DAVID: No, there is no logical gap. What you call our ‘raw material’ does indeed include assertions about the future. The best existing theories, which cannot be abandoned lightly because they are the solutions of problems, contain predictions about the future. And these predictions cannot be severed from the theories’ other content, as you tried to do, because that would spoil the theories’ explanatory power. Any new theory we propose must therefore either be consistent with these existing theories, which has implications for what the new theory can say about the future, or contradict some existing theories but address the problems thereby raised, giving alternative explanations, which again constrains what they can say about the future.
CRYPTO-INDUCTIVIST: So we have no principle of reasoning which says that the future will resemble the past, but we do have actual theories which say that. So do we have actual theories which imply a limited form of inductive principle?
DAVID: No. Our theories simply assert something about the future. Vacuously, any theory about the future implies that the future will ‘resemble the past’ in some ways. But we only find out in what respects the theory says that the future will resemble the past after we have the theory. You might as well say that since our theories hold certain features of reality to be the same throughout space, they imply a ‘spatial principle of induction’ to the effect that ‘the near resembles the distant’. Let me point out that, in any practical sense of the word ‘resemble’, our present theories say that the future will not resemble the past. The cosmological ‘Big Crunch’, for instance (the recollapse of the universe to a single point), is an event that some cosmologists predict, but which is just about as unlike the present epoch, in every physical sense, as it could possibly be. The very laws from which we predict its occurrence will not apply to it.
CRYPTO-INDUCTIVIST: I am convinced on that point. Let me try one last argument. We have seen that future predictions can be justified by appeal to the principles of rationality. But what justifies those? They are not, after all, truths of pure logic. So there are two possibilities: either they are unjustified, in which case conclusions drawn from them are unjustified too; or they are justified by some as yet unknown means.
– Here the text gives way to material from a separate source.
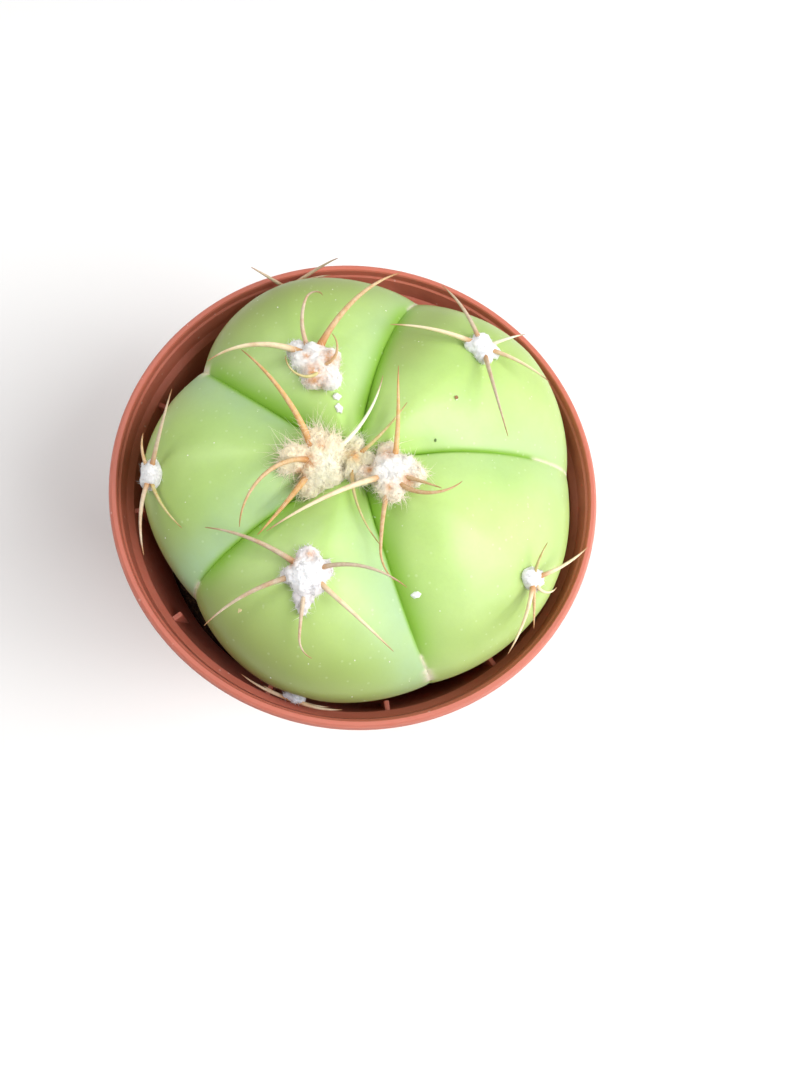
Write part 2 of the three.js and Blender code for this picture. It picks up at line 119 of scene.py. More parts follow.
# Areoles. `at` and `fall` place each on the skin: compass angle, and degrees down from the crown.
# `wool` is half-length along the rib, half-width, height; `slide` moves it towards the crown.
# `fringe` is how loose its hair is, `tint` and `heart` its colour at the edge and in the middle,
# `stains` brown spots in it and `tufts` lumps that stand out of its outline: place along and
# across, radius. A spine is (turn, lift, droop, length, sweep, hook, radius, tone).
Areole = namedtuple("Areole", "at fall knot wool fringe tint heart tufts spines slide stains",
                    defaults=(0, ()))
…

In either case there is a missing justification. I no longer suspect that this is the problem of induction in disguise. Nevertheless, having exploded the problem of induction, have we not revealed another fundamental problem, also concerning missing justification, beneath?
DAVID: What justifies the principles of rationality? Argument, as usual. What, for instance, justifies our relying on the laws of deduction, despite the fact that any attempt to justify them logically must lead either to circularity or to an infinite regress? They are justified because no explanation is improved by replacing a law of deduction.